The ApsaraDB for MongoDB console provides a wide range of performance monitoring information for you to check the running status of instances.

Usage notes

  • When you receive an alert message from Alibaba Cloud, such as a message indicating that the CPU usage of your instance exceeds 80%, you can view monitoring information about the instance on ApsaraDB for MongoDB console to troubleshoot the issue. You can filter the nodes of the instance to check the status of each node and locate the node where the issue occurs.
  • Monitoring information is retained for up to seven days. You cannot view the monitoring information that was generated seven days ago.

Procedure

  1. Log on to the ApsaraDB for MongoDB console.
  2. In the upper-left corner of the page, select the resource group and the region of the target instance.
  3. In the left-side navigation pane, click Replica Set Instances or Sharded Cluster Instances based on the instance type.
  4. Find the target instance and click its ID.
  5. In the left-side navigation pane of the page that appears, click Monitoring Info.
  6. View monitoring information based on instance types:
    Note By default, the Monitoring Info page displays the monitoring information of the last day.
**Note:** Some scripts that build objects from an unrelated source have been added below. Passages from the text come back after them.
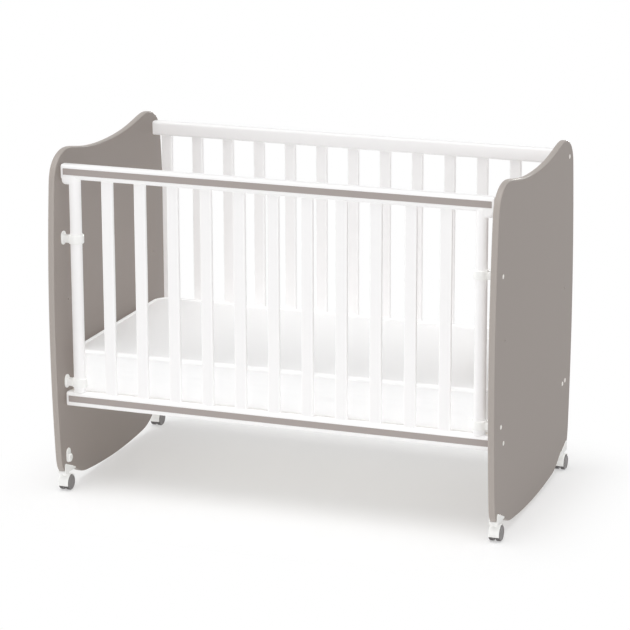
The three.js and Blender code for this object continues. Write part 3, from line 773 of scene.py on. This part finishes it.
COLLAR_BORE = POLE_RADIUS + 0.0005
COLLAR_OUTER = COLLAR_BORE + 0.0045
COLLAR_HALF = 0.0125
COLLAR_RIM = 0.0034
COLLAR_BORE_RIM = 0.0006
NECK_WIDTH = 0.020
NECK_HEIGHT = 0.0205
NECK_START = -0.0375
NECK_END = -0.0187
NECK_DROP = 0.0015
NECK_CORNER = 0.004
FLANGE_WIDTH = 0.027
FLANGE_HEIGHT = 0.038
FLANGE_CORNER = 0.0134
FLANGE_FRONT = -0.036
FLANGE_EDGE = 0.0014
FAIR_WIDTH = 0.023
FAIR_HEIGHT = 0.024
FAIR_CORNER = 0.005
FAIR_DROP = 0.001
FAIR_START = -0.0368
FAIR_END = -0.0345
FAIR_EDGE = 0.0012
STOP_PLATE = 0.0034
STOP_PLATE_WIDTH = 0.024
STOP_PLATE_HEIGHT = 0.041
STOP_PLATE_CORNER = 0.0119
STOP_PLATE_RISE = 0.007
STOP_BOSS_FOOT = 0.002
STOP_BOSS_SIDE = 0.003
STOP_BOSS_TOP = 0.0095
STOP_BOSS_EDGE = 0.003
STOP_SHIFT = 0.003


def collar_parts():
    """A collar on its pole's axis: the ring, a neck towards -X, its oval flange and the fairing there."""
    corners = [
        (COLLAR_BORE, -COLLAR_HALF, COLLAR_BORE_RIM), (COLLAR_OUTER, -COLLAR_HALF, COLLAR_RIM),
        (COLLAR_OUTER, COLLAR_HALF, COLLAR_RIM), (COLLAR_BORE, COLLAR_HALF, COLLAR_BORE_RIM),
    ]
    line = fillet(corners)
    neck = rectangle(NECK_WIDTH, NECK_HEIGHT, NECK_CORNER, (0, -NECK_DROP))
    oval = rectangle(FLANGE_WIDTH, FLANGE_HEIGHT, FLANGE_CORNER, steps=14)
    fairing = rectangle(FAIR_WIDTH, FAIR_HEIGHT, FAIR_CORNER, (0, -FAIR_DROP))
    return [
        lathe(np.vstack([line, line[:1]]), "z", count=64),
        board(neck, NECK_START, NECK_END, 0, "x"),
        board(oval, -POLE_INSET, FLANGE_FRONT, FLANGE_EDGE, "x", steps=5),
        board(fairing, FAIR_START, FAIR_END, FAIR_EDGE, "x", steps=4),
    ]


def stop_parts():
    """A drop stop against the panel at -X: an oval plate and a round boss with a rounded rim."""
    middle = (0, STOP_PLATE_RISE)
    plate = rectangle(STOP_PLATE_WIDTH, STOP_PLATE_HEIGHT, STOP_PLATE_CORNER, middle, steps=14)
    side = fillet([
        (STOP_RADIUS, STOP_BOSS_SIDE, 0), (STOP_RADIUS, STOP_BOSS_TOP, STOP_BOSS_EDGE), (0, STOP_BOSS_TOP, 0),
    ], closed=False, steps=8)
    boss = np.vstack([[(0, STOP_BOSS_FOOT), (STOP_RADIUS, STOP_BOSS_FOOT)], side])
    return [board(plate, 0, STOP_PLATE, FLANGE_EDGE, "x", steps=5), lathe(boss, "x", count=56)]


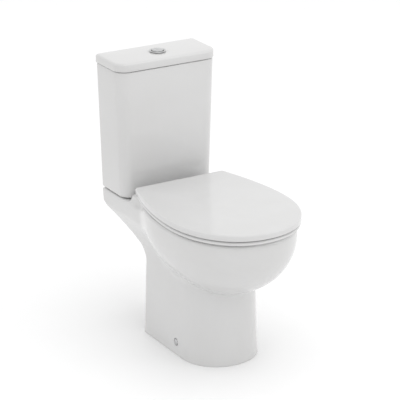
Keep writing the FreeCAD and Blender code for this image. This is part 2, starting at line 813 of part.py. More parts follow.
def make_hinge_pins():
    def pin(side):
        _, seat, cover = hinge_spans(side)
        return rod_x_axis(hinge_pin_r, min(seat[0], cover[0]), max(seat[1], cover[1]), axis_y, axis_z)
    return pair(pin)


def make_seat_lugs():
    """Hinge lugs on the back of the ring, tight on the pins."""
    ring_rear = y_at(cover_rear_d + ring_rear_inset)

    def lug(side):
        low, high = hinge_spans(side)[1]
        arm = box(low, high, ring_rear, axis_y, ring_z + 4.0, ring_top_z - 1)
        body = arm.fuse(rod_x_axis(barrel_hinge_r, low, high, axis_y, axis_z))
        return body.cut(rod_x_axis(hinge_pin_r, low - 1, high + 1, axis_y, axis_z))
    return pair(lug)


def make_cover_lugs():
    """Hinge lugs on the back of the cover, free to turn on the pins."""
    def lug(side):
        low, high = hinge_spans(side)[2]
        arm = box(low, high, y_at(cover_rear_d), axis_y, cover_z + 2.5, cover_z + 8.5)
        body = arm.fuse(rod_x_axis(barrel_hinge_r, low, high, axis_y, axis_z))
        return body.cut(rod_x_axis(hinge_pin_r + run_clearance, low - 1, high + 1, axis_y, axis_z))
    return pair(lug)


def make_hinge_washers():
    return pair(lambda side: tube(post_width / 2, stud_r, deck_z, deck_z + hinge_washer,
                                  side * hinge_x, y_at(post_d)))


def make_hinge_studs():
    top = deck_z + hinge_washer + post_base_height - 1
    return pair(lambda side: cylinder(stud_r, stud_end_z, top, side * hinge_x, y_at(post_d)))


def make_hinge_plate_washers():
    top = deck_z - shelf_slab
    return pair(lambda side: tube(11.5, stud_r, top - 3, top, side * hinge_x, y_at(post_d)))


def make_hinge_wing_nuts():
    top = deck_z - shelf_slab - 3
    return pair(lambda side: wing_nut(side * hinge_x, y_at(post_d), top, stud_r))


# ---- floor fixing ----
def bracket_face():
    """Outer face of the bracket, just inside the foot's wall."""
    return foot_half_width - ceramic - 4.0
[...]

You can also select a time range to view historical monitoring information.
    • Standalone instances: You can only view the monitoring information about primary nodes.
    • Replica set instances: You can view the monitoring information about primary or secondary nodes by selecting a node from the drop-down list in the upper part of the Monitoring Info page.
    • Sharded cluster instances: You can view the monitoring information about Mongos, shard, or ConfigServer nodes by selecting a node from the drop-down list in the upper part of the Monitoring Info page.
      Note Mongos nodes have IDs prefixed with s-. Shard nodes have IDs prefixed with d-. ConfigServer nodes have IDs suffixed with -cs.

Metrics

Metric Description
CPU Utilization Percentage The CPU usage of the instance.
Memory Usage Percentage The memory usage of the instance.
IOPS Usage The input/output operations per second (IOPS) of the instance. You can view the following specific metrics:
  • data_iops: the IOPS of the data disk.
  • log_iops: the IOPS of the log disk.
IOPS Usage Percentage The percentage of the IOPS used by the instance to the maximum IOPS allowed.
Disk Usage The disk space used by the instance. You can view the following specific metrics:
  • ins_size: the total space used.
  • data_size: the space used on the data disk.
  • log_size: the space used on the log disk.
Disk Usage Percentage The percentage of the disk space used by the instance to the maximum disk space that can be used.
Opcounters The queries per second (QPS) of the instance. You can view the following specific metrics:
  • insert: the number of insert operations.
  • query: the number of query operations.
  • delete: the number of delete operations.
  • update: the number of update operations.
  • getmore: the number of getmore operations.
  • command: the number of command operations.
Connections The current number of connections to the instance.
Cursors The number of cursors used by the instance. You can view the following specific metrics:
  • total_open: the number of cursors that are opened.
  • timed_out: the number of cursors that timed out.
Network The network traffic of the instance. You can view the following specific metrics:
  • bytes_in: the inbound network traffic.
  • bytes_out: the outbound network traffic.
  • num_requests: the number of requests that are processed.
Global Lock The length of the queues that are waiting for global locks for the instance. You can view the following specific metrics:
  • gl_cq_readers: the length of the queue that is waiting for global read locks.
  • gl_cq_writers: the length of the queue that is waiting for global write locks.
  • gl_cq_total: the length of the queue that is waiting for both global read and write locks.
WiredTiger The cache metrics of the WiredTiger engine used by the instance. You can view the following specific metrics:
  • bytes_read_into_cache: the volume of data that is read from the disk to the cache.
  • bytes_written_from_cache: the volume of data that is written from the cache to the disk.
  • maximum_bytes_configured: the size of the maximum available disk space that is configured.
Primary/Secondary Replication Latency repl_lag: the latency in data synchronization between the primary node and secondary nodes of the instance.
WT Request Queues The number of concurrent requests that are being handled and the remaining number of concurrent requests that can be handled. You can view the following specific metrics:
  • write_concurrent_trans_out: the number of concurrent write requests that are being handled.
  • read_concurrent_trans_out: the number of concurrent read requests that are being handled.
  • write_concurrent_trans_available: the remaining number of concurrent write requests that can be handled.
  • read_concurrent_trans_available: the remaining number of concurrent read requests that can be handled.
IO Latency iocheck_cost: the latency of I/O operations, indicating the I/O response performance.